TO DO: Restate word for word the lines of the data below, from the first through the one that has "return head_point(back, side, height), head_matrix().to_3x3()".
#### AVAILABLE DATA ####
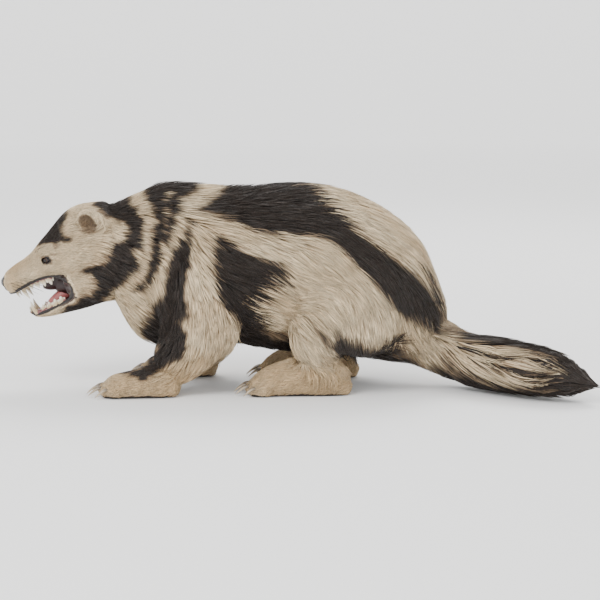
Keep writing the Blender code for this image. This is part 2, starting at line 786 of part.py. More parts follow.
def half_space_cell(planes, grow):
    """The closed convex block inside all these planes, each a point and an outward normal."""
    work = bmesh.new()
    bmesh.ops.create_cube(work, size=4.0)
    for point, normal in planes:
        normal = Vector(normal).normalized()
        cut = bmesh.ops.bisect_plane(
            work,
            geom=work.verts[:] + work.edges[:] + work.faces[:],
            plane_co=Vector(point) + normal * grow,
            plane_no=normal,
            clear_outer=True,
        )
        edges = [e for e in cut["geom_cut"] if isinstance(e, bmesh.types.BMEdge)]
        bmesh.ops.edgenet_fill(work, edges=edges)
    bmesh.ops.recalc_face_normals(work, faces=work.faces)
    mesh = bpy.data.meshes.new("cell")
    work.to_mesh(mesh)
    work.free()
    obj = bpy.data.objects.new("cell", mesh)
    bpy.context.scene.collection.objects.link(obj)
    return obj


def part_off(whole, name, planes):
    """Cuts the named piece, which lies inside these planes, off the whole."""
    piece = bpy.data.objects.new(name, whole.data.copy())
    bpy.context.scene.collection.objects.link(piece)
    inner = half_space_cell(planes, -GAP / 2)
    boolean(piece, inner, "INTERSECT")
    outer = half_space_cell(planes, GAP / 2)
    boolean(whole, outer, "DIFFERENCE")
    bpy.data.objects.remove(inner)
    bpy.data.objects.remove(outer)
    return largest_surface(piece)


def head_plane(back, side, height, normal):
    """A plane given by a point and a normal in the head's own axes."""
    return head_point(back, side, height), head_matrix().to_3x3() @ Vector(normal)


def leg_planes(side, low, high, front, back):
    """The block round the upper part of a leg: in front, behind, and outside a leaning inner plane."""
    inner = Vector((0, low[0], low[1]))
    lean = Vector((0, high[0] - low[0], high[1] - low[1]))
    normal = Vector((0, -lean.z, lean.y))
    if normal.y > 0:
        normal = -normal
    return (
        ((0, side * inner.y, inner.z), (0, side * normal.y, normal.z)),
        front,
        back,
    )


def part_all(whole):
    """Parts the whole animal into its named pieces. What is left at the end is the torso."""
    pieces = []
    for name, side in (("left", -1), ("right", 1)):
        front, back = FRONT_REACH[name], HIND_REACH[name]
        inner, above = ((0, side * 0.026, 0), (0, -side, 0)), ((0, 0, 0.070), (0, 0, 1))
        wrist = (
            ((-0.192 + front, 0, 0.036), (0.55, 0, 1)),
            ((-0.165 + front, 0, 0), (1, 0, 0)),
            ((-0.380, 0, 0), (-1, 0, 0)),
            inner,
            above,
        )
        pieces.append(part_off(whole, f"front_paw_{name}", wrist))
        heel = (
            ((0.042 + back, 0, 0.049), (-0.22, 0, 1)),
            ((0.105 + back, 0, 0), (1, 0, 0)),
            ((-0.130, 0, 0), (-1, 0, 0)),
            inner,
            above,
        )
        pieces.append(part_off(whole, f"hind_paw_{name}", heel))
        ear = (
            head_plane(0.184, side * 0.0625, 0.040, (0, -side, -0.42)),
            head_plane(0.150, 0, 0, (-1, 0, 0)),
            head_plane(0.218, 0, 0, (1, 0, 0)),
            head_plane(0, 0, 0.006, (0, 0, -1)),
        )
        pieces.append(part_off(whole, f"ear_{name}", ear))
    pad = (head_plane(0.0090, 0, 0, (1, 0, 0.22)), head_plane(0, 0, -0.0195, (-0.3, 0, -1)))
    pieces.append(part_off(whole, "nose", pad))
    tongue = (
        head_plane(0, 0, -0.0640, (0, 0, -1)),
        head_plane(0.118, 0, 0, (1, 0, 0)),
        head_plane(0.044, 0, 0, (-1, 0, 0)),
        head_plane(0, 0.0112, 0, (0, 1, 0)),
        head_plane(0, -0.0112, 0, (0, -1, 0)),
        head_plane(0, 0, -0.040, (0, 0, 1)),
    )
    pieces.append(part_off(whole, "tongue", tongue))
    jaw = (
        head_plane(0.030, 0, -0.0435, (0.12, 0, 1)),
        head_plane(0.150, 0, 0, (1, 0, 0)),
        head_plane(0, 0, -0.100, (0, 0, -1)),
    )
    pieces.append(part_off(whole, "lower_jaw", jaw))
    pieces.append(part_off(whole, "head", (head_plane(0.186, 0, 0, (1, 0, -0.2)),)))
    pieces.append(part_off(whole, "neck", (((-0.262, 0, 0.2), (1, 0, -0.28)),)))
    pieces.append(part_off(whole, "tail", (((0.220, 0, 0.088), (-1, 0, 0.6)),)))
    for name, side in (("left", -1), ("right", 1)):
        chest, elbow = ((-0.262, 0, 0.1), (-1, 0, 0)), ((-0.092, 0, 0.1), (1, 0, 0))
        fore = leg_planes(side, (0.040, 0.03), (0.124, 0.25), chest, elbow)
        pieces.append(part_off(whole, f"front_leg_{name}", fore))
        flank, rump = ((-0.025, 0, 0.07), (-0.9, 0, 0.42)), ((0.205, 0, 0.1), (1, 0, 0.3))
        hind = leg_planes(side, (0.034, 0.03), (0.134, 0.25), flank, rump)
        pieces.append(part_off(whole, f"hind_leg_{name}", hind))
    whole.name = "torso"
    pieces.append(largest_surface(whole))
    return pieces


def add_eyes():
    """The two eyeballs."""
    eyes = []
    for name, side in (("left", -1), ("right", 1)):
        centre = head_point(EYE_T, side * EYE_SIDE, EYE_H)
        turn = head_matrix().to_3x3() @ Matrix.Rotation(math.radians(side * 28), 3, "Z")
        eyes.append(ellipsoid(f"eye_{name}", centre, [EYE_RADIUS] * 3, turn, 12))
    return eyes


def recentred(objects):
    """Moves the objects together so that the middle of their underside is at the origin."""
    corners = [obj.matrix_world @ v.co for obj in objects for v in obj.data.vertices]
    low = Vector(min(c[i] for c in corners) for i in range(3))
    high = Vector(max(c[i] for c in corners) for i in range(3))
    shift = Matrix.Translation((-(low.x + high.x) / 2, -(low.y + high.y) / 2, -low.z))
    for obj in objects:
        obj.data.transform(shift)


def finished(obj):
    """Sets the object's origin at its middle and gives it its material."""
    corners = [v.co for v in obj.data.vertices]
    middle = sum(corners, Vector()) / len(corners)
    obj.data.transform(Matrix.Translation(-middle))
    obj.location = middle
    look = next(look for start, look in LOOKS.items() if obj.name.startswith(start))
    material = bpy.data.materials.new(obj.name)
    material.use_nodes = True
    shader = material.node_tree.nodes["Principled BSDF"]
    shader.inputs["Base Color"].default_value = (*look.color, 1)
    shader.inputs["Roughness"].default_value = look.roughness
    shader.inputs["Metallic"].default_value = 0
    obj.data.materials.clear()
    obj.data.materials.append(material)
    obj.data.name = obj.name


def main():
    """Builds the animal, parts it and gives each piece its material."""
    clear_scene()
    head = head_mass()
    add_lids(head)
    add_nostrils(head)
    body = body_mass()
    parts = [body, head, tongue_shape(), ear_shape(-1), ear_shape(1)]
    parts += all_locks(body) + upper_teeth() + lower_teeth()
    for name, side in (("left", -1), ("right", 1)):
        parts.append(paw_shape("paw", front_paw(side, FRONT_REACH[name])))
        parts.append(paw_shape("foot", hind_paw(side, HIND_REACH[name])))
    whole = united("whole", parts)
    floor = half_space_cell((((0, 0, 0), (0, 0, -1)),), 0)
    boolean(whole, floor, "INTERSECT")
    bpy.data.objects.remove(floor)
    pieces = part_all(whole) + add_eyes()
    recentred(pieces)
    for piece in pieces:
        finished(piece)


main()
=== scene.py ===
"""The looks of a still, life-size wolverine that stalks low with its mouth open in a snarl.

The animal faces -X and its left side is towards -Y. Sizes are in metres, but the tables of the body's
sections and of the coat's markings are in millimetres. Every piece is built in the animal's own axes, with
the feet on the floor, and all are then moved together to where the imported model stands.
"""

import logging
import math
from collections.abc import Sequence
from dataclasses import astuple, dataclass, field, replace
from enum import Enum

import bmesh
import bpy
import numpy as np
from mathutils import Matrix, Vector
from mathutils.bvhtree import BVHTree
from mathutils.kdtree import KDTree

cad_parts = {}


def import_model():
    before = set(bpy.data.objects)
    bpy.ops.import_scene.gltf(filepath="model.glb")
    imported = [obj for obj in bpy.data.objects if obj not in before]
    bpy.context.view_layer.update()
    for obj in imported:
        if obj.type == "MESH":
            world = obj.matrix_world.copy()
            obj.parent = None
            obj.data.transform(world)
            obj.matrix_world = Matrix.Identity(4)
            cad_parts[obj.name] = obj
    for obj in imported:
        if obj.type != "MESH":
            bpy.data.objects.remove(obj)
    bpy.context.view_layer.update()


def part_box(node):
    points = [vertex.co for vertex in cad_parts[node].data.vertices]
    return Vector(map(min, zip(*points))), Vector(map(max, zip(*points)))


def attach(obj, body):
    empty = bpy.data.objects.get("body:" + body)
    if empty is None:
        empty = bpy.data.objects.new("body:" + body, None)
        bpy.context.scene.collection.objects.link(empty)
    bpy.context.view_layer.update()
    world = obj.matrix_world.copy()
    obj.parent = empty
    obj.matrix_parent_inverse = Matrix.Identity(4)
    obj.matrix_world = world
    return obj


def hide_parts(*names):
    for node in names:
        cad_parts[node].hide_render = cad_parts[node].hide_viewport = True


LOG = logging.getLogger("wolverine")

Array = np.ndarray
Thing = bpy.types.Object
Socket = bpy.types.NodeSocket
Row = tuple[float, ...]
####
TASK RESPONSE:
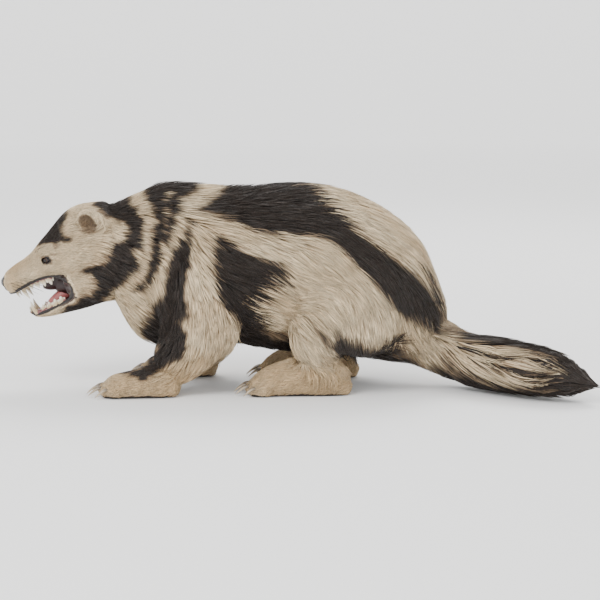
Keep writing the Blender code for this image. This is part 2, starting at line 786 of part.py. More parts follow.
def half_space_cell(planes, grow):
    """The closed convex block inside all these planes, each a point and an outward normal."""
    work = bmesh.new()
    bmesh.ops.create_cube(work, size=4.0)
    for point, normal in planes:
        normal = Vector(normal).normalized()
        cut = bmesh.ops.bisect_plane(
            work,
            geom=work.verts[:] + work.edges[:] + work.faces[:],
            plane_co=Vector(point) + normal * grow,
            plane_no=normal,
            clear_outer=True,
        )
        edges = [e for e in cut["geom_cut"] if isinstance(e, bmesh.types.BMEdge)]
        bmesh.ops.edgenet_fill(work, edges=edges)
    bmesh.ops.recalc_face_normals(work, faces=work.faces)
    mesh = bpy.data.meshes.new("cell")
    work.to_mesh(mesh)
    work.free()
    obj = bpy.data.objects.new("cell", mesh)
    bpy.context.scene.collection.objects.link(obj)
    return obj


def part_off(whole, name, planes):
    """Cuts the named piece, which lies inside these planes, off the whole."""
    piece = bpy.data.objects.new(name, whole.data.copy())
    bpy.context.scene.collection.objects.link(piece)
    inner = half_space_cell(planes, -GAP / 2)
    boolean(piece, inner, "INTERSECT")
    outer = half_space_cell(planes, GAP / 2)
    boolean(whole, outer, "DIFFERENCE")
    bpy.data.objects.remove(inner)
    bpy.data.objects.remove(outer)
    return largest_surface(piece)


def head_plane(back, side, height, normal):
    """A plane given by a point and a normal in the head's own axes."""
    return head_point(back, side, height), head_matrix().to_3x3() @ Vector(normal)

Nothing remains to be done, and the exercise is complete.